┏━━

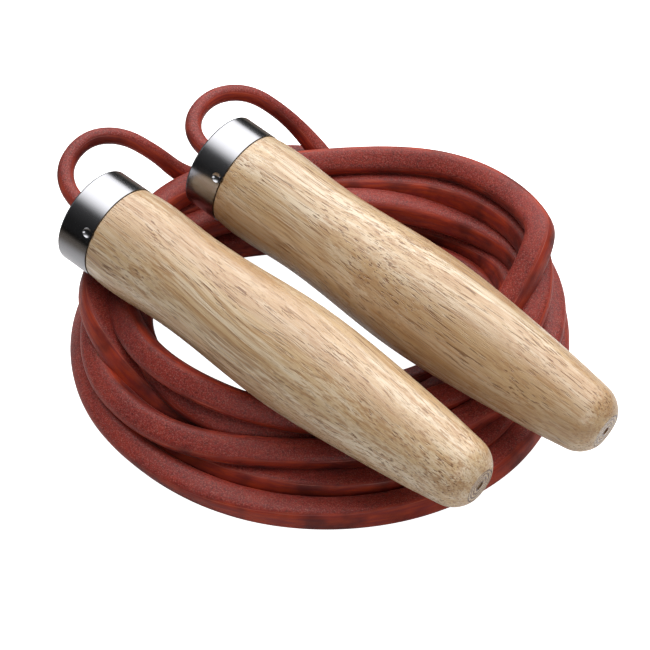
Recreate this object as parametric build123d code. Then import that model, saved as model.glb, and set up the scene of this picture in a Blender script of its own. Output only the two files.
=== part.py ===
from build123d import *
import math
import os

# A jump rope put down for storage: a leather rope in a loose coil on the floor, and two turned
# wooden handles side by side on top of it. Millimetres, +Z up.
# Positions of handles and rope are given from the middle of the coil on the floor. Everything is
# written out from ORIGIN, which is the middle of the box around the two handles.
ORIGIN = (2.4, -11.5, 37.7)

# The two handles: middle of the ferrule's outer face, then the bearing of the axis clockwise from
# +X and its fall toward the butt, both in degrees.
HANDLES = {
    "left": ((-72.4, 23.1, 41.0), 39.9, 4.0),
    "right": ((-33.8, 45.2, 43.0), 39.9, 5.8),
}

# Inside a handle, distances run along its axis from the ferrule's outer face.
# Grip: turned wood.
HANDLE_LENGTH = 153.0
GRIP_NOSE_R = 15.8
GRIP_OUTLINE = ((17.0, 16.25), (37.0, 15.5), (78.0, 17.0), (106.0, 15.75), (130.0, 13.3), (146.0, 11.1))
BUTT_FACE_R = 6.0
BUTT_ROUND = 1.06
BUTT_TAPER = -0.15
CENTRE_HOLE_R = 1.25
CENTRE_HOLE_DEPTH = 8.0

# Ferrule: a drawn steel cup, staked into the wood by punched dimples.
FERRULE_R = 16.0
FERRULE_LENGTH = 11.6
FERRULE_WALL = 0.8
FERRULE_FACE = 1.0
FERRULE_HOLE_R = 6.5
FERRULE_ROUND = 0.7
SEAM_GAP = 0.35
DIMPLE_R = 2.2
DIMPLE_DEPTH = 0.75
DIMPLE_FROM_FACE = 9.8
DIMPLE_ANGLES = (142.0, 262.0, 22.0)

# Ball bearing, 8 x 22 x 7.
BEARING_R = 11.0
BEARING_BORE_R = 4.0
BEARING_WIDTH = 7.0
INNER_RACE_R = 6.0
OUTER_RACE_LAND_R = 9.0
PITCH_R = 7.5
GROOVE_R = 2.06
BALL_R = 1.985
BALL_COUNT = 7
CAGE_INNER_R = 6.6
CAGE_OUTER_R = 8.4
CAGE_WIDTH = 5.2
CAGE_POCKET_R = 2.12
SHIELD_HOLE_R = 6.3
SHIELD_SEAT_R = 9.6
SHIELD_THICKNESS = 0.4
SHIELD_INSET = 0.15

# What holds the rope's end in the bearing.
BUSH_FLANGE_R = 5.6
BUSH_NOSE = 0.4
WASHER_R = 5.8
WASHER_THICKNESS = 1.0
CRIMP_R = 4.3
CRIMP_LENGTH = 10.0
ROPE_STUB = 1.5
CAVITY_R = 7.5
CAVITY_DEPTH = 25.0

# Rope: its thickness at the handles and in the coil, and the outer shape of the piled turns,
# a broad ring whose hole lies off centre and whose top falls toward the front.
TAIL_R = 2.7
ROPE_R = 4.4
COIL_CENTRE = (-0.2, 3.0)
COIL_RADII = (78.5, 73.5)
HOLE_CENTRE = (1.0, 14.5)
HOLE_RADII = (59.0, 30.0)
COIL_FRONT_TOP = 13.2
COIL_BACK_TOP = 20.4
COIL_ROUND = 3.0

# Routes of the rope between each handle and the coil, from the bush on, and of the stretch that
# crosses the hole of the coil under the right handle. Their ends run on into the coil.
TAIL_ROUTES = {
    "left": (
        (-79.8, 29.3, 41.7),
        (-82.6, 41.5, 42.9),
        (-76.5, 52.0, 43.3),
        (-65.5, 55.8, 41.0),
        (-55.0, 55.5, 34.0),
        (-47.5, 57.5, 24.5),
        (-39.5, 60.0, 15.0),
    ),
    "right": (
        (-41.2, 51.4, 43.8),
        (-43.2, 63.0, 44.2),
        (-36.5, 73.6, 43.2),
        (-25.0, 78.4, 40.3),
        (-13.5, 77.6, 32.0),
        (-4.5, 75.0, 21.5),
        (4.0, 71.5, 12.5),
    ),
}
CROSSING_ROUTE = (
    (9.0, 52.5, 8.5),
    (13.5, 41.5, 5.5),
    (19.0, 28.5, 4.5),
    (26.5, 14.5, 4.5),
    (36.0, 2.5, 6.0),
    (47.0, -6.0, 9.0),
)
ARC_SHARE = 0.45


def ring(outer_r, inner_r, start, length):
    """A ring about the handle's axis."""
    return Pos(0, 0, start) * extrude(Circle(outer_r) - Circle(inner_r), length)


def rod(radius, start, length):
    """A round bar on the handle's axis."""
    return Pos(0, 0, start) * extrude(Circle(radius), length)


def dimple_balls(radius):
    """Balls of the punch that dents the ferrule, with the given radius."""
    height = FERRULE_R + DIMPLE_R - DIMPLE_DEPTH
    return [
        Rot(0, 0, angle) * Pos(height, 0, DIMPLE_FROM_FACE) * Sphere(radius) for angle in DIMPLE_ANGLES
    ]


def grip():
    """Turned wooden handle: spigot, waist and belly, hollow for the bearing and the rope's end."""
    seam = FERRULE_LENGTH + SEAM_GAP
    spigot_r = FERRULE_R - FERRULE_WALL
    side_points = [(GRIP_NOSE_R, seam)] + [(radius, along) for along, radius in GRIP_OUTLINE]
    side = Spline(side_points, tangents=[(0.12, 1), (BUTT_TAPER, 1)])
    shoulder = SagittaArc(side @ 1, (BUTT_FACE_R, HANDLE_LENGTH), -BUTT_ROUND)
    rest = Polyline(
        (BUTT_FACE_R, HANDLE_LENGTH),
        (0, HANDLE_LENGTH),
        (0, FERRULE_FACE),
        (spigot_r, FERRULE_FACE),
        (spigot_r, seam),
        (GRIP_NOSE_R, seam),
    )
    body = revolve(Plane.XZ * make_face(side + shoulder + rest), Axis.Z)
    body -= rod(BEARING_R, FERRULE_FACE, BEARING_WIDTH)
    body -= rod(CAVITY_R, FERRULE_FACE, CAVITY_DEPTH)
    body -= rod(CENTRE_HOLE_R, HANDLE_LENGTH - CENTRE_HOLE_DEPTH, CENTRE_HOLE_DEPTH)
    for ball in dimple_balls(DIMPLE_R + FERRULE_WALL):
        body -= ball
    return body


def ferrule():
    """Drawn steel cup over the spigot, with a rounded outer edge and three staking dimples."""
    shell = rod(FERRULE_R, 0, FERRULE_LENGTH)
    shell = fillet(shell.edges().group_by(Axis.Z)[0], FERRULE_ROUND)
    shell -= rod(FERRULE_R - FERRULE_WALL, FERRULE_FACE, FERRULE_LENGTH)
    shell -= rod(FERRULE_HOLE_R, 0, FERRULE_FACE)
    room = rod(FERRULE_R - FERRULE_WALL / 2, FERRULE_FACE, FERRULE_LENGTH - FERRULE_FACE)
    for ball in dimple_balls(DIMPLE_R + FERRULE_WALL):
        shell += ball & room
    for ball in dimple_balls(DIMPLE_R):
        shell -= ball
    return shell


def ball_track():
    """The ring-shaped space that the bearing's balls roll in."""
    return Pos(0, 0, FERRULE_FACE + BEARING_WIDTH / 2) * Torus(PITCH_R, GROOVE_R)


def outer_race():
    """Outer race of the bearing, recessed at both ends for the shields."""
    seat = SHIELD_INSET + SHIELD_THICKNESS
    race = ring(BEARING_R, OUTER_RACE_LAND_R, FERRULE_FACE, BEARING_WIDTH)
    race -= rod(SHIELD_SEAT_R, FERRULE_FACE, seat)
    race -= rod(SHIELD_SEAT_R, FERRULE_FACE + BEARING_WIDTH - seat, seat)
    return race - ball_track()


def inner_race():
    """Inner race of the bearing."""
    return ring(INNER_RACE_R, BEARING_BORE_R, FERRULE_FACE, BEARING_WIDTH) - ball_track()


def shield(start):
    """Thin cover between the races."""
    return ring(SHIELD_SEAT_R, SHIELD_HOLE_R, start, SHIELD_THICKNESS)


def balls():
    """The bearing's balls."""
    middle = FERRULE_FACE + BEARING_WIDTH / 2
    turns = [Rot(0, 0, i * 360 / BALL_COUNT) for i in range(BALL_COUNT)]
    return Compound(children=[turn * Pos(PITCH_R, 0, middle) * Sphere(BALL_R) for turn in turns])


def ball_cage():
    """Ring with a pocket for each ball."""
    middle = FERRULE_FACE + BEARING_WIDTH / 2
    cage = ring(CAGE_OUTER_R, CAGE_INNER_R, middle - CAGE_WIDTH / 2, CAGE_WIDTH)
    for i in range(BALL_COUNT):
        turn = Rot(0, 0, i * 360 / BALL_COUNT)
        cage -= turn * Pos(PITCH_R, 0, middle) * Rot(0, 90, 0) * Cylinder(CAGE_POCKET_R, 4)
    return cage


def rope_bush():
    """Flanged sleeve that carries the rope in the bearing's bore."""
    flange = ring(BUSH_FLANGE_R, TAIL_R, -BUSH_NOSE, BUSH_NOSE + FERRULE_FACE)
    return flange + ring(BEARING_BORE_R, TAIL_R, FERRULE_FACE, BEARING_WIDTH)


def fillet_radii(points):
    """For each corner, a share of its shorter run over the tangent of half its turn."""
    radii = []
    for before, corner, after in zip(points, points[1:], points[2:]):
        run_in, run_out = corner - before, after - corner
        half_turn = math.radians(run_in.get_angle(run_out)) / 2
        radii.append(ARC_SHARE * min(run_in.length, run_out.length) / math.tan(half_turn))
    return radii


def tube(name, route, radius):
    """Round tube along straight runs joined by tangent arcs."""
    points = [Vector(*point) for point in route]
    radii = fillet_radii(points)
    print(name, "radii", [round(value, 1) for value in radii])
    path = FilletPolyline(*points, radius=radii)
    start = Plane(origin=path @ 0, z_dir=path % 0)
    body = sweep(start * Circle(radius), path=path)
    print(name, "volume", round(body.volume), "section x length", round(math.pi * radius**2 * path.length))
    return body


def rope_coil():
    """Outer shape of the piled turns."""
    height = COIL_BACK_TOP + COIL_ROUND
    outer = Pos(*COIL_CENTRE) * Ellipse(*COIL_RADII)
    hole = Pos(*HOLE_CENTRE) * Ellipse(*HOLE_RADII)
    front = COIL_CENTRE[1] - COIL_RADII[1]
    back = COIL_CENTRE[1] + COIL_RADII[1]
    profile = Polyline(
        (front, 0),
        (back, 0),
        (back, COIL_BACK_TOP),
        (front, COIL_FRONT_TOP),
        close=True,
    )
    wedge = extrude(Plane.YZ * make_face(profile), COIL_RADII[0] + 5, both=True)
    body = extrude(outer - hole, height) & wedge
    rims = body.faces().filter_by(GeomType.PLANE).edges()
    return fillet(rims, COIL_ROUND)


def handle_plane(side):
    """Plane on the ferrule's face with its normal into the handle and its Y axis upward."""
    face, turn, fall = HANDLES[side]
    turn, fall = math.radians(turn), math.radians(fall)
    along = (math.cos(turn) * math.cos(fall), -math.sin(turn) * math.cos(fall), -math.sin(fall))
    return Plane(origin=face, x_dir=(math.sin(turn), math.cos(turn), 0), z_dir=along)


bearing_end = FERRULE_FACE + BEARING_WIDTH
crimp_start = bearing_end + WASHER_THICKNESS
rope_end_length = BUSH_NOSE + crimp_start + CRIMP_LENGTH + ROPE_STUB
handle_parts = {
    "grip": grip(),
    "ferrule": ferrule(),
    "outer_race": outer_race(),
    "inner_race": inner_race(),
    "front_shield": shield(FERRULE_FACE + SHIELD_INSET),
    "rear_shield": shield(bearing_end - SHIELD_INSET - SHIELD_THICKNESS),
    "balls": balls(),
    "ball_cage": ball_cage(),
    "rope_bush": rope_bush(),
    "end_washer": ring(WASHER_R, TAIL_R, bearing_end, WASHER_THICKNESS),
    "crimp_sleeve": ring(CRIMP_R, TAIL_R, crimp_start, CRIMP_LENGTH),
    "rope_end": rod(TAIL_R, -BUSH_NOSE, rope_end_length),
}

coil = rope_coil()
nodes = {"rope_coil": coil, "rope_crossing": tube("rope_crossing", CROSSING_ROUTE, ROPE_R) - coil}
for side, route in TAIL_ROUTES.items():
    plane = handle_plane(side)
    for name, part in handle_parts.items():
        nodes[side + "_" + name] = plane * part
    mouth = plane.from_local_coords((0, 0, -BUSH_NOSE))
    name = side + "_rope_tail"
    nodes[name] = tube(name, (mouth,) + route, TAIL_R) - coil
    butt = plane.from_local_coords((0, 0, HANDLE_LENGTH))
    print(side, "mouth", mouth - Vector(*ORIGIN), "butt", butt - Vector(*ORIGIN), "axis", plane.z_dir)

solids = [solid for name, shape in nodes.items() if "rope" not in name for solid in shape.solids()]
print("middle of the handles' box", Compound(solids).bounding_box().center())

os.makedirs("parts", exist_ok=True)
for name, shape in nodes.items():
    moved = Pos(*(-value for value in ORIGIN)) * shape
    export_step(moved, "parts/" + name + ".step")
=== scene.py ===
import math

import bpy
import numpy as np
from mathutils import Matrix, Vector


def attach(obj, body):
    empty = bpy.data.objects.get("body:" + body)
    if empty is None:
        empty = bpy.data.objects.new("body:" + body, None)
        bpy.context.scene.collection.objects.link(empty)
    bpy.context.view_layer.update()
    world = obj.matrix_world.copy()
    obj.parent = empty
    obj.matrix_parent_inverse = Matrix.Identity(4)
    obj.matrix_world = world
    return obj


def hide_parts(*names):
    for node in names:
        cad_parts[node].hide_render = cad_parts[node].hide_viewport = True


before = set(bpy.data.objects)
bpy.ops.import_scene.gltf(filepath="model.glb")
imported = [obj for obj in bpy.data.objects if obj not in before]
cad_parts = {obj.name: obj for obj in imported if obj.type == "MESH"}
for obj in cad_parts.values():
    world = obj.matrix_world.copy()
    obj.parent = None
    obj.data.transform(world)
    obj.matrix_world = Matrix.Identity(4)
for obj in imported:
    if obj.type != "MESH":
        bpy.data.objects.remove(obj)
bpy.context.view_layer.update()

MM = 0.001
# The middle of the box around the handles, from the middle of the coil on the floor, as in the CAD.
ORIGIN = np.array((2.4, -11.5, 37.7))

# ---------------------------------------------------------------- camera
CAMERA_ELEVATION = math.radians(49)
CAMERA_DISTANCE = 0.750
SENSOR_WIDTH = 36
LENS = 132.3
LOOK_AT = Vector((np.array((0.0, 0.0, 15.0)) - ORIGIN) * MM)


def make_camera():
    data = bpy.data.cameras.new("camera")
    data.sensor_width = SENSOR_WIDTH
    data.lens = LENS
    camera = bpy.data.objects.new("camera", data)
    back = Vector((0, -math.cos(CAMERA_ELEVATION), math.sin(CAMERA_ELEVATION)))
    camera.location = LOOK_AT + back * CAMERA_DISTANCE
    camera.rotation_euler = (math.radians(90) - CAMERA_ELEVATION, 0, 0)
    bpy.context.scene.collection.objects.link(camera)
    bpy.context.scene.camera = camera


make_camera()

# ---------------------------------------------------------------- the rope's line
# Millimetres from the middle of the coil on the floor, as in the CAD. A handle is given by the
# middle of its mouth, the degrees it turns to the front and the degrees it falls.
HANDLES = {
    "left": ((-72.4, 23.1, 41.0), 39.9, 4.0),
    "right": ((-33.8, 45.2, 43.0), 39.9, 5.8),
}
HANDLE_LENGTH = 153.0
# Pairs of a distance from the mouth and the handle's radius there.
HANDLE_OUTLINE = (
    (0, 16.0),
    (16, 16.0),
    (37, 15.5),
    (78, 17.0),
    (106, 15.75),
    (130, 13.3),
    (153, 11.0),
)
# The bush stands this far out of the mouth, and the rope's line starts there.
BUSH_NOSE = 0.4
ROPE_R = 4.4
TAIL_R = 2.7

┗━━

:: Work to do ::
Every line of the listing that holds "Vector" should be found and copied.

:: Exercise result ::
    points = [Vector(*point) for point in route]
    print(side, "mouth", mouth - Vector(*ORIGIN), "butt", butt - Vector(*ORIGIN), "axis", plane.z_dir)
from mathutils import Matrix, Vector
LOOK_AT = Vector((np.array((0.0, 0.0, 15.0)) - ORIGIN) * MM)
    back = Vector((0, -math.cos(CAMERA_ELEVATION), math.sin(CAMERA_ELEVATION)))